Written request: Quote, with no changes, the lines that run from the top of the material to the line with "bpy.context.scene.collection.objects.link(light)", both included.

═══ Data excerpt

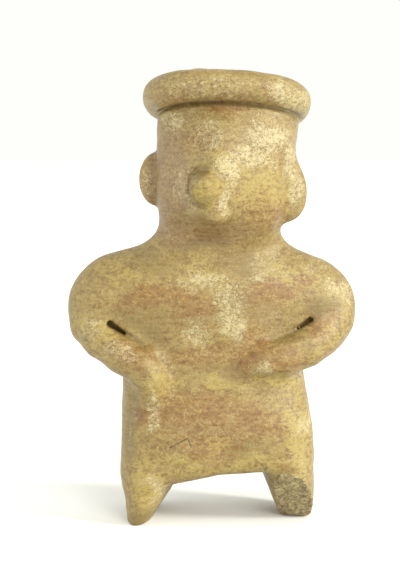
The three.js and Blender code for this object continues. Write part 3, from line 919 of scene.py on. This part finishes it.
def studio_floor():
    """A wide pale floor under the figure."""
    reach = 6.0
    mesh = bpy.data.meshes.new("studio_floor")
    corners = [(-reach, -reach, 0), (reach, -reach, 0), (reach, reach, 0), (-reach, reach, 0)]
    mesh.from_pydata(corners, [], [(0, 1, 2, 3)])
    mesh.materials.append(pale_paper())
    floor = bpy.data.objects.new("studio_floor", mesh)
    floor.location.z = cad_low.z
    bpy.context.scene.collection.objects.link(floor)


def sun_light(name, direction, spread, strength, colour):
    """A soft distant light from a direction, which spreads over an angle in degrees."""
    data = bpy.data.lights.new(name, "SUN")
    data.angle = radians(spread)
    data.energy = strength
    data.color = colour
    light = bpy.data.objects.new(name, data)
    light.rotation_euler = Vector(direction).to_track_quat("Z", "Y").to_euler()
    bpy.context.scene.collection.objects.link(light)


def studio_light():
    """A side light and a softer front light on the viewer's right, a weak one on the left."""
    sun_light("side", (0.86, -0.32, 0.4), 12, 3.0, (1.0, 0.99, 0.965))
    sun_light("front", (0.38, -0.82, 0.43), 30, 1.5, (1.0, 0.99, 0.965))
    sun_light("left", (-0.9, -0.2, 0.35), 60, 0.9, (0.98, 1.0, 0.98))
    world = bpy.data.worlds.new("studio")
    world.use_nodes = True
    background = world.node_tree.nodes["Background"]
    background.inputs["Color"].default_value = (0.99, 1.0, 0.955, 1)
    background.inputs["Strength"].default_value = 1.0
    bpy.context.scene.world = world
    bpy.context.scene.view_settings.view_transform = "Standard"


# Camera, from the photograph's framing: the eye in the figure's own frame, how far it looks
# down, and the focal length in pixels of the photograph's long side.
EYE = (-7.2, -895.3, 255)
LOOK_DOWN = 6.9
FOCAL_PIXELS = 1472
LONG_SIDE_PIXELS = 569


def photo_camera():
    data = bpy.data.cameras.new("camera")
    data.sensor_width = 36
    data.lens = data.sensor_width * FOCAL_PIXELS / LONG_SIDE_PIXELS
    data.clip_start = 0.01
    camera = bpy.data.objects.new("camera", data)
    camera.location = Vector(EYE) * MILLIMETRE
    camera.rotation_euler = (radians(90 - LOOK_DOWN), 0, 0)
    bpy.context.scene.collection.objects.link(camera)
    bpy.context.scene.camera = camera


photo_camera()
studio_light()
studio_floor()
figure_piece = pottery()
figure_piece.data.materials.append(fired_clay())
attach(figure_piece, "root")
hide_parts("pottery_figure")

══════

Exercise answer:
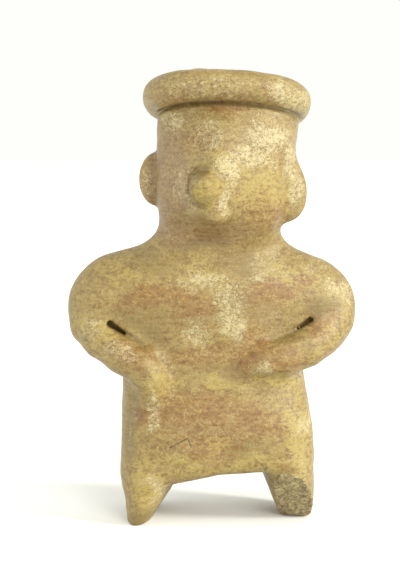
The three.js and Blender code for this object continues. Write part 3, from line 919 of scene.py on. This part finishes it.
def studio_floor():
    """A wide pale floor under the figure."""
    reach = 6.0
    mesh = bpy.data.meshes.new("studio_floor")
    corners = [(-reach, -reach, 0), (reach, -reach, 0), (reach, reach, 0), (-reach, reach, 0)]
    mesh.from_pydata(corners, [], [(0, 1, 2, 3)])
    mesh.materials.append(pale_paper())
    floor = bpy.data.objects.new("studio_floor", mesh)
    floor.location.z = cad_low.z
    bpy.context.scene.collection.objects.link(floor)


def sun_light(name, direction, spread, strength, colour):
    """A soft distant light from a direction, which spreads over an angle in degrees."""
    data = bpy.data.lights.new(name, "SUN")
    data.angle = radians(spread)
    data.energy = strength
    data.color = colour
    light = bpy.data.objects.new(name, data)
    light.rotation_euler = Vector(direction).to_track_quat("Z", "Y").to_euler()
    bpy.context.scene.collection.objects.link(light)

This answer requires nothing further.